At first glance, Puerto Rican disenfranchisement appears to be a classic case for judicial protection of minorities. As residents of one of the five populated territories currently held by the United States,46 Puerto Rican citizens are not guaranteed all constitutional rights.47 They have no voting representative in the federal government,48 despite the government’s near-plenary power over Puerto Rican affairs.49 Federal welfare laws treat Puerto Rican residents and mainland U.S. citizens differently, a practice sanctioned by the Supreme Court.50 Meanwhile, the island territory suffers from a poverty rate of 46% and an unemployment rate of nearly 12%, over twice that of the level in the fifty states.51 Without a voting federal representative, the territory has little opportunity to advocate for change. In this context, the judiciary’s function of preventing “serious oppressions of [a] minor party”52 seems especially necessary.53
Jurisprudence based on Carolene Products framed federal courts as guarantors of minority rights and the political process.54 This function was summarized in the case’s footnote four, which Judge Torruella invoked in his Igartúa dissent. The footnote suggested that the Fourteenth Amendment’s Equal Protection Clause authorized courts to apply heightened scrutiny to cases where “prejudice against discrete and insular minorities” would obstruct “political processes ordinarily . . . relied upon to protect minorities.”55 Carolene Products thus provided an “anti-entrenchment and an antidiscrimination rationale for judicial intervention”; heightened judicial scrutiny is warranted if it targets systemic democratic failures that prevent a minority from achieving equality.56 This sort of systemic failure is arguably present in Puerto Rico’s current political status. The perceived injustice of Puerto Rico’s disenfranchisement appears to have animated Judge Torruella’s, Judge Lipez’s, and Judge Thompson’s spirited dissents, perhaps more so than did the procedural question of whether § 2284(a) applies to Igartúa’s claim.
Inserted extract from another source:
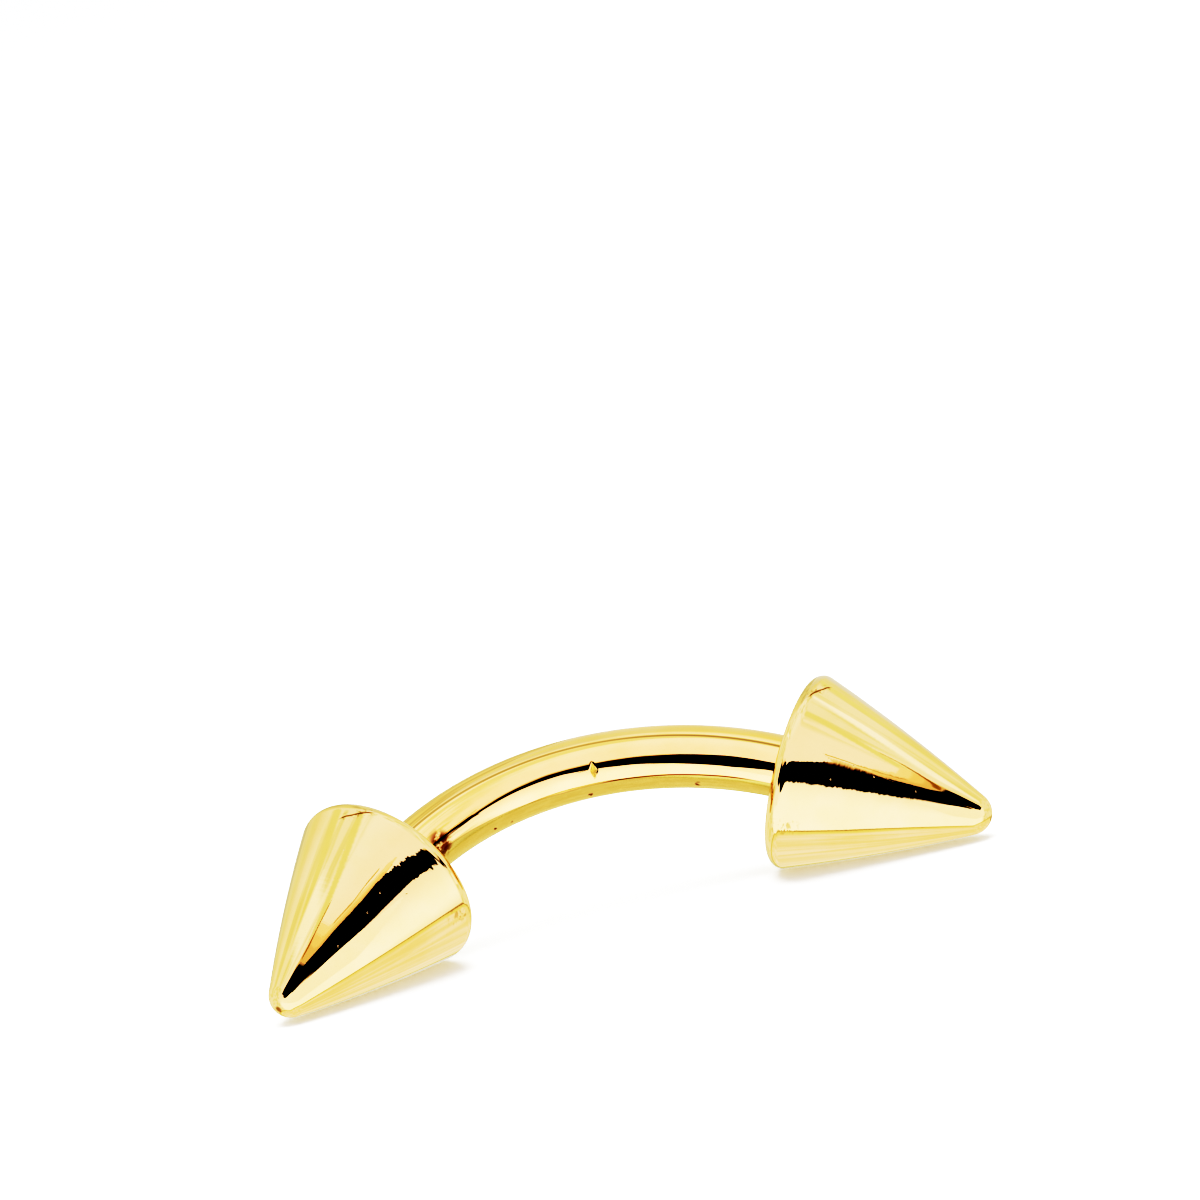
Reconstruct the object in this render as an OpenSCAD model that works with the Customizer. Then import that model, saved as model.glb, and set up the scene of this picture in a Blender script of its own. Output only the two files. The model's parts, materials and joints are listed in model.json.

But while Igartúa did feature a discrete and insular minority, Judge Torruella’s Carolene Products analogy is inapt. Igartúa’s case differs from traditional applications of Carolene Products in two ways. First, Igartúa challenged a process derived directly from a constitutional provision, whereas Carolene Products’ reasoning has usually been applied to scrutinize legislative action.57 Judicial activism has greater legitimacy in the latter case because, as Professor Bruce Ackerman describes, “the court is trumping the statutory conclusions of the deeply flawed real-world legislature by appealing to the hypothetical judgment of an ideally democratic legislature.”58 A court following Carolene Products is — according to this framework — not overruling the will of the people but rather ensuring that the legislature respects agreed-upon constitutional principles. Providing such an explanation in Igartúa is more difficult. Igartúa argued against Article I, Section 2’s specific directive that representatives be apportioned among the states. In contrast, plaintiffs in Brown v. Board of Education,59 Reynolds v. Sims,60 and other cases cited by Judge Torruella and Igartúa61 challenged legislative actions.62 Commentators have argued that courts can overcome this constitutional difficulty by, for example, treating Puerto Rico as a state for the purposes of Article I, Section 2 because of its structural similarities to a state.63 Embracing new interpretations of clear, specific constitutional provisions would arguably require greater judicial creativity than was required to invalidate state law in Brown or Reynolds.64
Second, Igartúa’s case was not supported by sociopolitical mobilization of the type that has previously encouraged courts to apply Carolene Products’ reasoning. The theory underlying Carolene Products allows the judiciary to expand civil rights while presenting itself as a prodemocracy actor.65 Courts are sometimes more willing to effect significant political change in the context of shifting public perceptions and large-scale movements.66 For example, in the year of the Brown decision, Justice Jackson “acknowledged the ‘profound change’ in public opinion that had occurred . . . as a consequence of American awareness [of] the racism which generated the Holocaust.”67 Former Director-Counsel of the NAACP Legal Defense Fund Theodore M. Shaw later emphasized that his organization’s post-Brown “legal struggle [was] most effective when it [was] part of a broader struggle.”68 More recently, participants in the gay rights movement affirmed that “extralegal, social movement–type efforts” could increase the “plausibility” of judicial claims.69 Igartúa’s claim, however, may lack this plausibility. Five referenda have been held on the political status of Puerto Rico since 196770: a majority of Puerto Rican voters first expressed a desire for statehood only in the most recent 2017 referendum — but critics dismissed the results of this referendum as illegitimate, and voter turnout was concerningly low.71 The First Circuit therefore had little impetus to countenance a new interpretation of the Constitution that would upend the current political balance and alter the rights of several million citizens.
Igartúa is thus left as an example of how Carolene Products can fall short. The judiciary might protect minorities in the political process, but that role is circumscribed by the clear text of the Constitution and by the scope of contemporary political debates. Unfortunately, these limits have left a clearly “discrete and insular” minority disempowered. Each remaining avenue for Puerto Rican relief — independence, statehood, legislative enfranchisement, or constitutional amendment72 — requires national mobilization, which is particularly difficult for a disenfranchised population to generate. Remedying the Puerto Rican injustice may therefore require political organizing on the mainland, in recognition that the United States’ maintenance of near-colonial holdings runs contrary to its founding principles.